Hal senada juga diungkapkan Wiwik dari Mess PT Djarum, memang rajangan tembakau dari petani tidak langsung digunakan, namun melalu proses frementasi selama 2 tahun, apabila terlalu banyak campuran gula maka bobotnya akan berkurang, kempis, bahkan membatu tidak dapat diproses.

Yang tak kalah peliknya adalah, masalah panjangnya sistem tata niaga, selama ini para petani tidak menjual langsung ke pabrikan, tapi harus melalui grader atau subgrader, sehingga petani tak pernah tahu berapa harga sesungguhnya yang dibeli pabrik.
Hal inipun ditepis oleh Lukito seorang grader, fungsi grader maupun subgrader adalah untuk menampung tembakau dari para petani, ini sistem yang harus dilalui, dapat dibayangkan bagaimana kalau secara individu ribuan petani menjual sendiri ke pabrik, akan jadi antrean sangat panjang berhari-hari.

27 Agustus 2012 yang baru lalu, petani kembali dipusingkan ketika pabrik tiba-tiba menghentikan pembelian, dengan alasan kuota telah terpenuhi, padahal stok tembakau pada petani di wilayah Temanggung Selatan masih banyak yang belum terbeli.
Puncak kekecewaan petani itu diledakkan pada 5 Oktober 2012 kemarin, ratusan petani melakukan demontrasi massa di gedung DPRD. Wal hasil Pansus Pertembakauan melakukan mediasi dengan pabrik seperti PT Noroyono International Tobacco, PT Djarum Kudus, PT Gudang Garam, dan PT Bentoel, dari mediasi ini pabrikan akhirnya mau membeli tembakau, namun hanya untuk grade E,F dan G, dengan harga berkisar Rp. 25 ribu – Rp. 30 ribu per Kg.
Padahal kenyataannya petani masih menyimpan grade D, disinyali over kuota grade D adalah adanya oknum yang mengimpor dari luar daerah dan langsung menjual ke pabrik.
Kasubbag Perekonomian Daerah Setda Kabupaten Temanggung Wisnu Grahito mengatakan, rencana semula pembelian di 2012 ini adalah 18.000 ton, logikanya dari luasan lahan 15.587 Ha dapat menghasilkan tembakau rajangan 9.916 ton, mestinya semua tembakau Temanggung terbeli pabrik, bahkan belum memenuhi kuota pembelian.
Lebih lanjut Wisnu menambahkan, hasil kunjungan Tim Pansus Pertembakauan ke pabrik, diketahui kuota pembelian telah mencapai 29.702 ton, terdiri dari Gudang Garam 15.000 ton, Djarum 10.500 ton, Bentoel 13.150 ton, Noroyono dan Wismilak 1.066 ton.

Katon ( 37 ) petani dari desa Jetis Selopampang mengatakan kalau pihak petani banyak menjadi bulan-bulanan para juragan, pasalnya para pedagang itu akal-akalan mengurangi berat timbangan sekitar 5 sampai 10 kg/ keranjang, padahal masih ada lagi potongan rafaksi 20% dari berat timbangan, belum lagi setelah masuk pabrikan harga berubah lebih rendah dari kesepakatan awal, lagi-lagi petani dicurangi.
Untuk itu memang petani haruslah jeli, menjual tembakau dengan sistem menitipkan membuat petani tidak tahu persis kejelasan timbangan, berapa harga asli dari pabrik.
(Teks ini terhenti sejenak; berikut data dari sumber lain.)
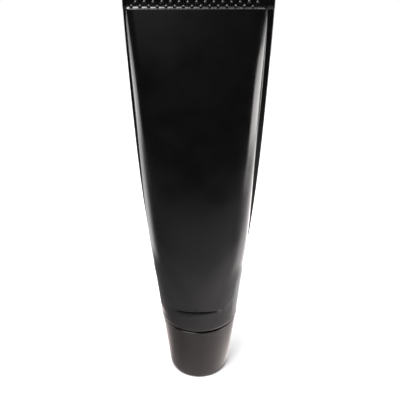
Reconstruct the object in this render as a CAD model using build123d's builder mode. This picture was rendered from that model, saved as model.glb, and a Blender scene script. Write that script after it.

Dari cara dagang menitipkan ini biasanya pedagang masih meminta jatah per keranjang Rp 2.500 – Rp. 3.000.
Melihat lingkaran setan bisnis tembakau ini sudah jelas, pihak-pihak yang diuntungkan jelas bukanlah petani, melainkan para pemain yang mengambil keuntungan di air keruh, entah itu cukong, pemilik modal, pengrajin atau pengimpor.


Menanggapi hal ini Bupati Temanggung Drs Hasyim Afandi mengatakan “ Untuk mengurai kooptasi kapitalisme ini perlu banyak formula dan kebersamaan serta goodwill semua pihak, petani juga harus merubah mindset mulai dari awal tanam hingga panen, dan menata manajemen pola pertanian secara menyeluruh “
“ Temanggung adalah pasar bebas tembakau, jadi siapa saja bisa melakukan jual beli tembakau, dari manapun asalnya, memang secara hukum dagang hal itu sah, karena dalam transaksi ada jual dan beli, lalu aturan mana yang bisa melarang “ Drs Hasyim Afandi menambahkan.